Os bancos vão aplicar já estas alterações?
A Associação Portuguesa de Bancos (APB) garantiu, esta sexta-feira, que "os bancos, como não pode deixar de ser, vão aplicar a lei e pôr em prática o que ela estabelece" e que "tendo em conta as especificidades deste regime, a sua implementação exige adaptações nos sistemas internos dos bancos, nomeadamente ao nível dos procedimentos informáticos, estando a ser desenvolvidos todos os esforços para assegurar uma rápida implementação dessas adaptações".

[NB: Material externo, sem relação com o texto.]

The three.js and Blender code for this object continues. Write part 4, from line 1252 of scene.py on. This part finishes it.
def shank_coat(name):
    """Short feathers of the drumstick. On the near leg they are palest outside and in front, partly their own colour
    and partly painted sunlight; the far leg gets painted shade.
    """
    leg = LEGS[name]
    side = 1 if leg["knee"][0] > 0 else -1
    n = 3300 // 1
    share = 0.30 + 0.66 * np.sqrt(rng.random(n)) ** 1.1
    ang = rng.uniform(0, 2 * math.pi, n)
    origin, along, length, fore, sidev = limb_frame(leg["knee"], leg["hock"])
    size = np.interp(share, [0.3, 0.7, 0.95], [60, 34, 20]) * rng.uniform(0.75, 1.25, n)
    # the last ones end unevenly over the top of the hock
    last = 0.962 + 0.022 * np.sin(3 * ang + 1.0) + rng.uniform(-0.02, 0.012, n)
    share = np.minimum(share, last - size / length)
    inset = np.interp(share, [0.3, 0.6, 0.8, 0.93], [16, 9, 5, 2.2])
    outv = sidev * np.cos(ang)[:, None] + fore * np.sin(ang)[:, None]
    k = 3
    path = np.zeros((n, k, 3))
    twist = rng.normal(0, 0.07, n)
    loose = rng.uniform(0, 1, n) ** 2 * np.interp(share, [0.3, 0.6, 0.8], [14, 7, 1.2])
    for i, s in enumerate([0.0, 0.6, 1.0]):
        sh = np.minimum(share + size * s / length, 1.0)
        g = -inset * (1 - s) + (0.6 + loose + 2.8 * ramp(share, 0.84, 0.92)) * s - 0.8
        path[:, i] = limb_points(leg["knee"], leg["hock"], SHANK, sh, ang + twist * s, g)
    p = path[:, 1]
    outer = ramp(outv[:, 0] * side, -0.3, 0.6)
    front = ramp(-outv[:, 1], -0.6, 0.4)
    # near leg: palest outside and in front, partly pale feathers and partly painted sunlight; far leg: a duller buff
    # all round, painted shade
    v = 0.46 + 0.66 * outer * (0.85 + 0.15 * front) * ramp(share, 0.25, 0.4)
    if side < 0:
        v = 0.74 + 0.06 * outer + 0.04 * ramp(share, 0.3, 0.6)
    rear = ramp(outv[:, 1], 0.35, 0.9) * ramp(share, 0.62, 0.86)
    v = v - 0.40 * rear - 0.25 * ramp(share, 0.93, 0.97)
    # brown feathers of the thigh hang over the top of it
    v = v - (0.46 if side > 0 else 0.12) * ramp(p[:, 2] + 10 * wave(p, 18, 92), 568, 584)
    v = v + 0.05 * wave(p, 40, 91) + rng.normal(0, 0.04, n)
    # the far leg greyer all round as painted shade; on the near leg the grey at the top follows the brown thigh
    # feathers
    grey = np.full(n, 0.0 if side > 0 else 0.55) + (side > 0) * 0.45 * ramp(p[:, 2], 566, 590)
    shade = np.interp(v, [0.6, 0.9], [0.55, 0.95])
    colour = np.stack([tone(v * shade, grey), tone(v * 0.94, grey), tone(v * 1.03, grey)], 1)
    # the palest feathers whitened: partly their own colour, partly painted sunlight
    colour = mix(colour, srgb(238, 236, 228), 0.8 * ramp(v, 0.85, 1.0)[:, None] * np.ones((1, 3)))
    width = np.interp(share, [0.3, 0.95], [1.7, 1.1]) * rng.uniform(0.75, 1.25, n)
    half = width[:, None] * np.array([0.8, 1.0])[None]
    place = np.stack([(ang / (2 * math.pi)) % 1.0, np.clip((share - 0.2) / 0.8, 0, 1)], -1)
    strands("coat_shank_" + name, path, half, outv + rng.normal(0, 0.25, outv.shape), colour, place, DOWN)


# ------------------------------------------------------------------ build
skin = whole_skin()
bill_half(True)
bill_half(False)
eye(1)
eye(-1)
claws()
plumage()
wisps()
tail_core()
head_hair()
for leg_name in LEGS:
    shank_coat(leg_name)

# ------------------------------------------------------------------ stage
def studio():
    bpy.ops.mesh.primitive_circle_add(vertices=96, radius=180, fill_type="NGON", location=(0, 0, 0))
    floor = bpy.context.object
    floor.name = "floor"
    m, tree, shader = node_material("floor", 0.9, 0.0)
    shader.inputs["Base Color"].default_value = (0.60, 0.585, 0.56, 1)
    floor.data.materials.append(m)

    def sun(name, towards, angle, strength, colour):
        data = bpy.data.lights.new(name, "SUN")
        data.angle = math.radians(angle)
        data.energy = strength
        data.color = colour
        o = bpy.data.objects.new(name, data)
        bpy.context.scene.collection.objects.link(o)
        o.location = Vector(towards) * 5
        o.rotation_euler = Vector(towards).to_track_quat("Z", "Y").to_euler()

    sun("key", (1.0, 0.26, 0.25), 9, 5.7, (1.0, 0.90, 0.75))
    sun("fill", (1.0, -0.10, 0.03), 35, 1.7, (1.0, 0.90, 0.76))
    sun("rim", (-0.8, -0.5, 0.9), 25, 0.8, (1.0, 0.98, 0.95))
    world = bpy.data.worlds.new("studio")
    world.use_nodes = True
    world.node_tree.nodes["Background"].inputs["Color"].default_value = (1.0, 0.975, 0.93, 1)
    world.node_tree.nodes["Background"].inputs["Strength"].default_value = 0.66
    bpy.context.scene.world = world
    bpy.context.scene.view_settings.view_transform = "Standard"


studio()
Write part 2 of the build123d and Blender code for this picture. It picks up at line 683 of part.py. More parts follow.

A associação liderada por Fernando Faria de Oliveira realçou que a legislação prevê que, "em alternativa à dedução imediata dos juros negativos ao capital em dívida, os bancos poderão optar pela constituição de um crédito a favor do cliente, que apenas será efectivamente objecto de compensação quando as taxas de juro apuradas passem a apresentar valores positivos". Uma opção que os bancos darão a conhecer aos seus clientes.

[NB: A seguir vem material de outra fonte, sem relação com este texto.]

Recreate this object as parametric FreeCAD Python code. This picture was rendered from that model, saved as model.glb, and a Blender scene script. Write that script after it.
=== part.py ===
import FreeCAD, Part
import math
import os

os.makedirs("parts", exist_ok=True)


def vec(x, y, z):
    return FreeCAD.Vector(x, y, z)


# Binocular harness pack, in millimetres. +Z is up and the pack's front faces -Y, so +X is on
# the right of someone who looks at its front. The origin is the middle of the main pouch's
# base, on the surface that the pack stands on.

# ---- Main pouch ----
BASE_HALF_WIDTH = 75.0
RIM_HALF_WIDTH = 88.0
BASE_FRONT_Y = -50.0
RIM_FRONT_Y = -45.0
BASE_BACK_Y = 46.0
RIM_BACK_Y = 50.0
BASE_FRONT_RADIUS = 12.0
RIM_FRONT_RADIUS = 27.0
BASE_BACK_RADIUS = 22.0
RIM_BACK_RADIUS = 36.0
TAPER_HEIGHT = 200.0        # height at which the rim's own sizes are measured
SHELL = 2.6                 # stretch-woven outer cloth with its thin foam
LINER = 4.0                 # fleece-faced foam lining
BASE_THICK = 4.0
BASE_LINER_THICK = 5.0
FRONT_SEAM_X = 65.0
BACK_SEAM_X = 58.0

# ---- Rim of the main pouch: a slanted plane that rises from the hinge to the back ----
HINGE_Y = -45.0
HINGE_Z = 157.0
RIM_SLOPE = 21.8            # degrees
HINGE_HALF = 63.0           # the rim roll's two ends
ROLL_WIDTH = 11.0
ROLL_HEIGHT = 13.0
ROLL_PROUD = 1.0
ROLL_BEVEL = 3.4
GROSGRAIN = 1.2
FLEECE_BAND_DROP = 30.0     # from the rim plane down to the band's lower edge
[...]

Dez dias após a entrada em vigor da legislação (a passada quinta-feira), os bancos devem rever excepcionalmente o valor do indexante utilizado para calcular a taxa de juro para apurar se há ou não juros negativos.
O tema dos juros negativos no crédito fica completamente esclarecido com esta legislação?
Desde 2015, quando as Euribor assumiram pela primeira vez valores negativos, que este tema é alvo de discussão. No arranque de 2016, surgiram as primeiras propostas legislativas no sentido de clarificar a actuação dos bancos. Mas, apenas em Março, o Partido Socialista e o Bloco de Esquerda apresentaram esta proposta conjunta que foi aprovada a 11 de Maio, com o voto a favor de todas as bancadas parlamentares e a abstenção do PSD.
Para a APB, este tema não fica completamente resolvido. Isto porque, frisa a associação, "persistem dúvidas de âmbito fiscal sobre o tratamento a dar aos 'juros negativos', que aguardam clarificação das Autoridades". Recorde-se que, de acordo com o parecer que a APB enviou para o Parlamento em Abril e ao qual o Negócios teve acesso, a associação apontava oito aspectos que considerava "absolutamente imprescindível esclarecer".
Um deles estava precisamente relacionado com os impactos fiscais. Não está definido no diploma agora publicado o regime fiscal desta "atribuição patrimonial" que se pretende dar aos clientes, "rendimento que, dependendo da formulação final deste diploma legal, poderá qualificar como rendimento de capital sujeito a retenção na fonte em sede de IRS", alertava a APB no referido parecer.